Short problem: Copy out all the records exactly.

Entries:
☆ ☆ ☆ ☆ ☆
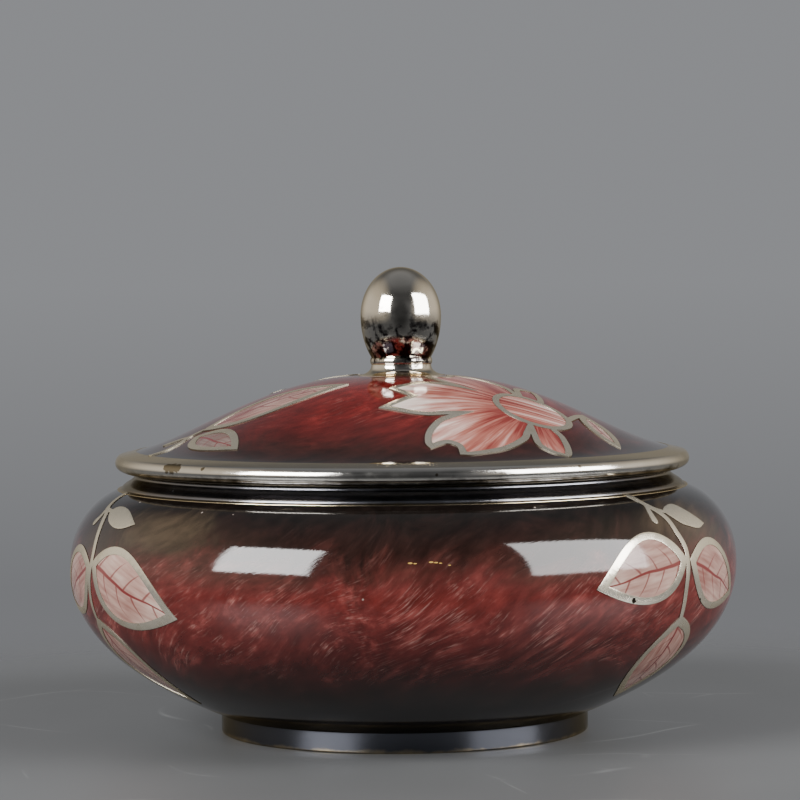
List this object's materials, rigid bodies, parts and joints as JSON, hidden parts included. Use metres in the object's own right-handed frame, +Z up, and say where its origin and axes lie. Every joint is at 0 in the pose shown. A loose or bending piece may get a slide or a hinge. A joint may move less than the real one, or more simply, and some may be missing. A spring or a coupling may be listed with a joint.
{
  "type": "lidded porcelain bowl",
  "caption": "Low round porcelain bowl on a foot ring with a domed lift-off lid, a silvered knob and silvered rims, painted leaves and a flower.",
  "frame": {"origin": "centre of the foot ring's underside, on the surface the bowl stands on", "axes": "+Z up along the turning axis of bowl and lid, -Y towards the side with the two leaf sprays"},
  "size_m": [0.1652, 0.1652, 0.1146],
  "materials": {
    "bowl_glaze": "gloss",
    "lid_glaze": "gloss"
  },
  "bodies": {
    "root": {"bowl": "bowl_glaze", "lid": "lid_glaze"}
  },
  "joints": []
}
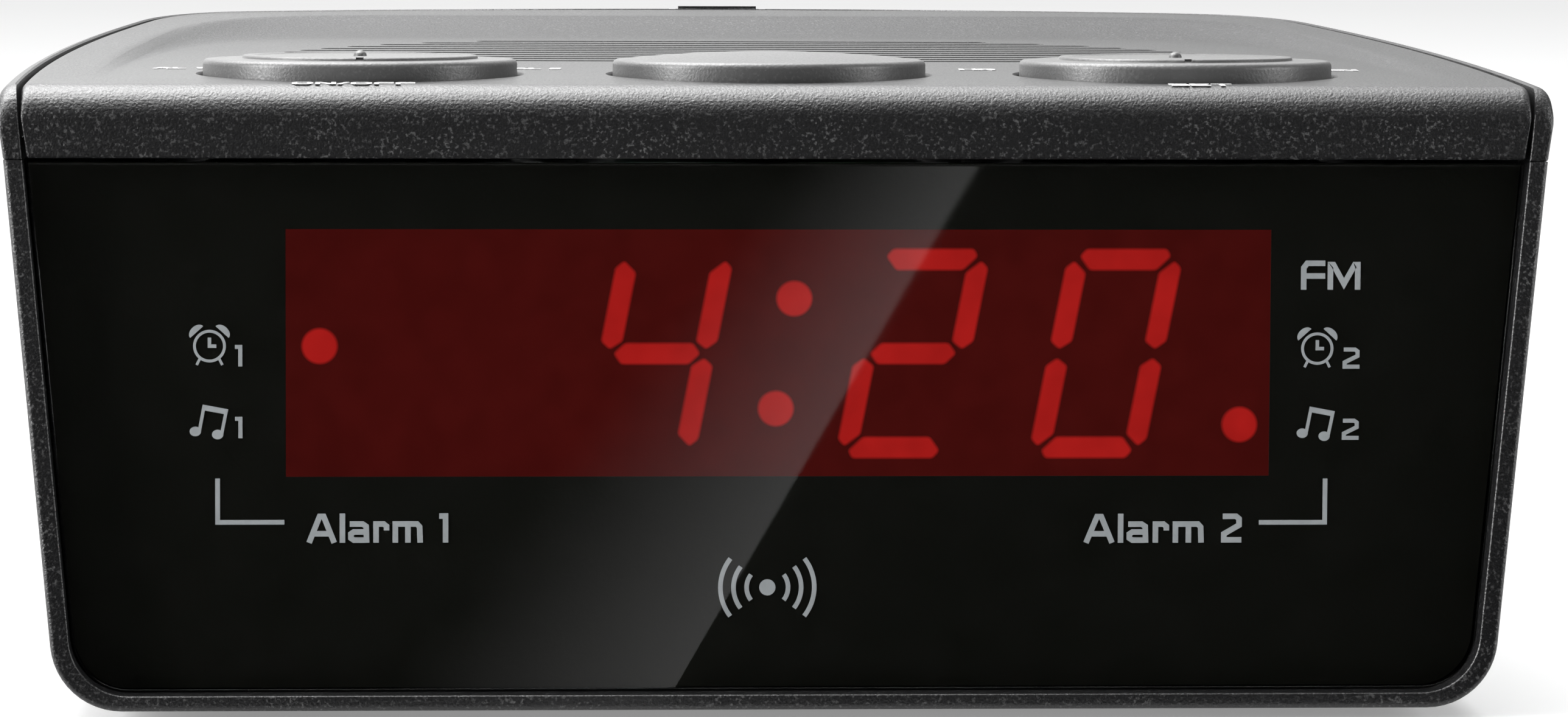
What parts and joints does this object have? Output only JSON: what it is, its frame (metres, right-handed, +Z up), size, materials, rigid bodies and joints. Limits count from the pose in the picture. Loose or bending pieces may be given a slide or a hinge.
☆ ☆ ☆ ☆ ☆
Task result:
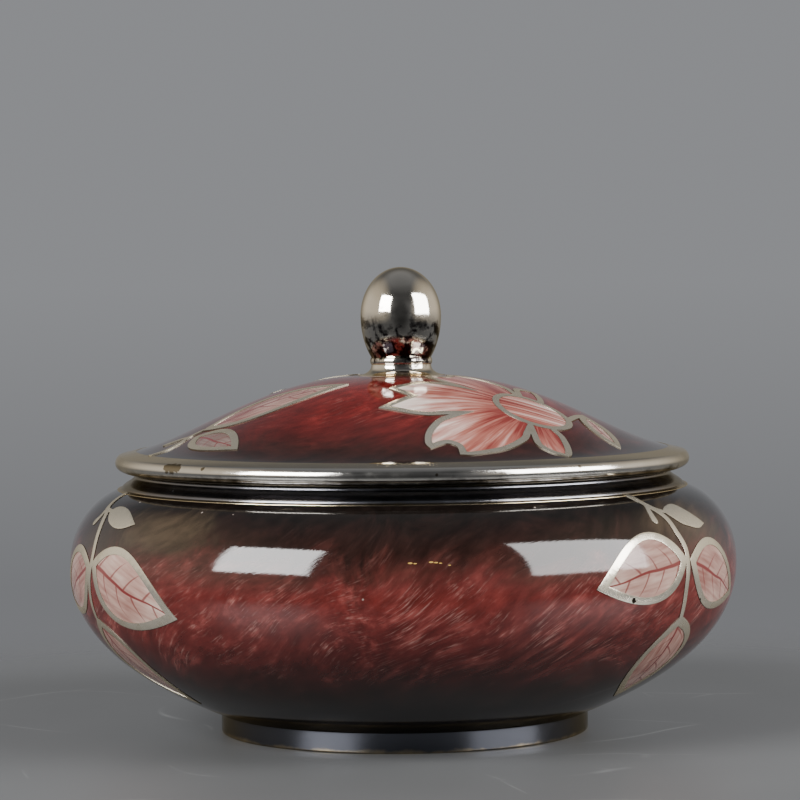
List this object's materials, rigid bodies, parts and joints as JSON, hidden parts included. Use metres in the object's own right-handed frame, +Z up, and say where its origin and axes lie. Every joint is at 0 in the pose shown. A loose or bending piece may get a slide or a hinge. A joint may move less than the real one, or more simply, and some may be missing. A spring or a coupling may be listed with a joint.
{
  "type": "lidded porcelain bowl",
  "caption": "Low round porcelain bowl on a foot ring with a domed lift-off lid, a silvered knob and silvered rims, painted leaves and a flower.",
  "frame": {"origin": "centre of the foot ring's underside, on the surface the bowl stands on", "axes": "+Z up along the turning axis of bowl and lid, -Y towards the side with the two leaf sprays"},
  "size_m": [0.1652, 0.1652, 0.1146],
  "materials": {
    "bowl_glaze": "gloss",
    "lid_glaze": "gloss"
  },
  "bodies": {
    "root": {"bowl": "bowl_glaze", "lid": "lid_glaze"}
  },
  "joints": []
}
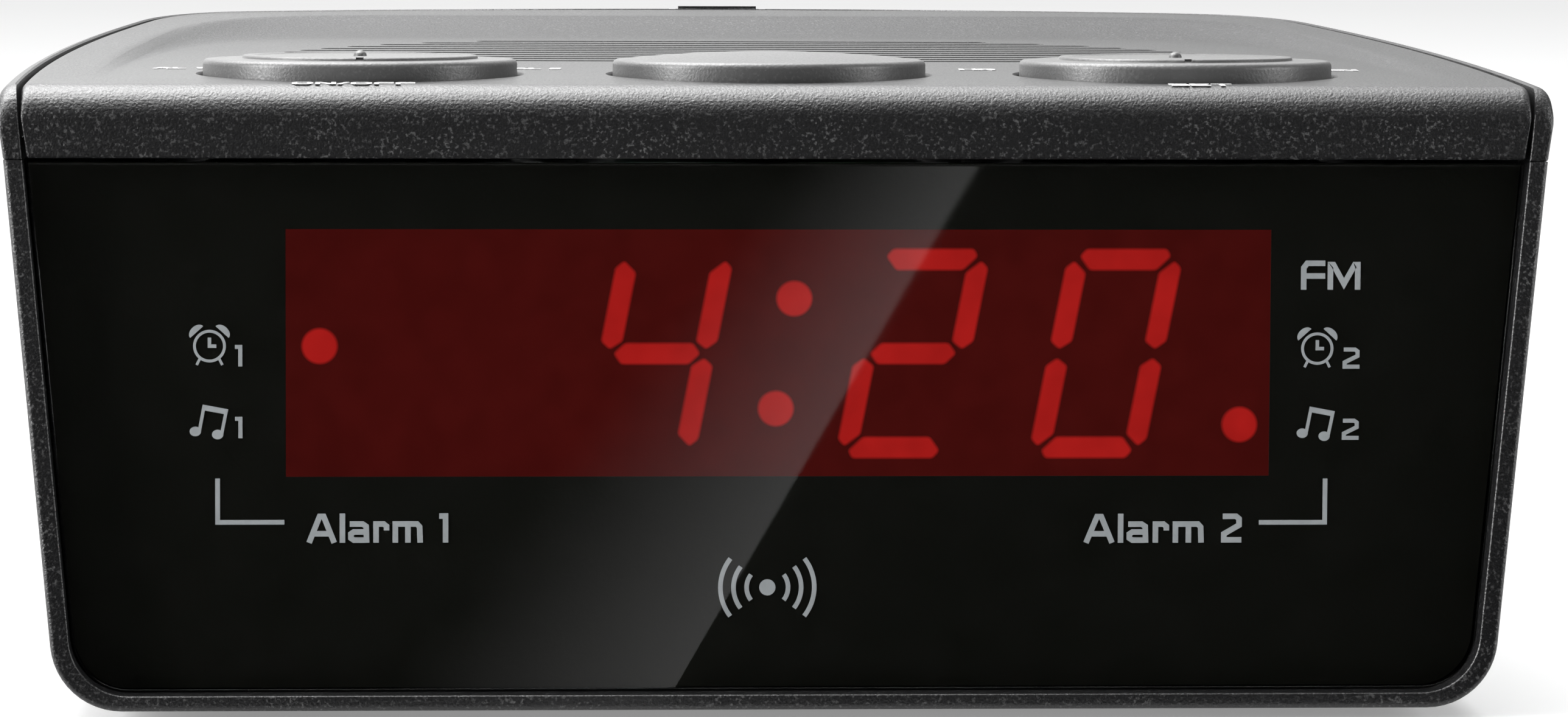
What parts and joints does this object have? Output only JSON: what it is, its frame (metres, right-handed, +Z up), size, materials, rigid bodies and joints. Limits count from the pose in the picture. Loose or bending pieces may be given a slide or a hinge.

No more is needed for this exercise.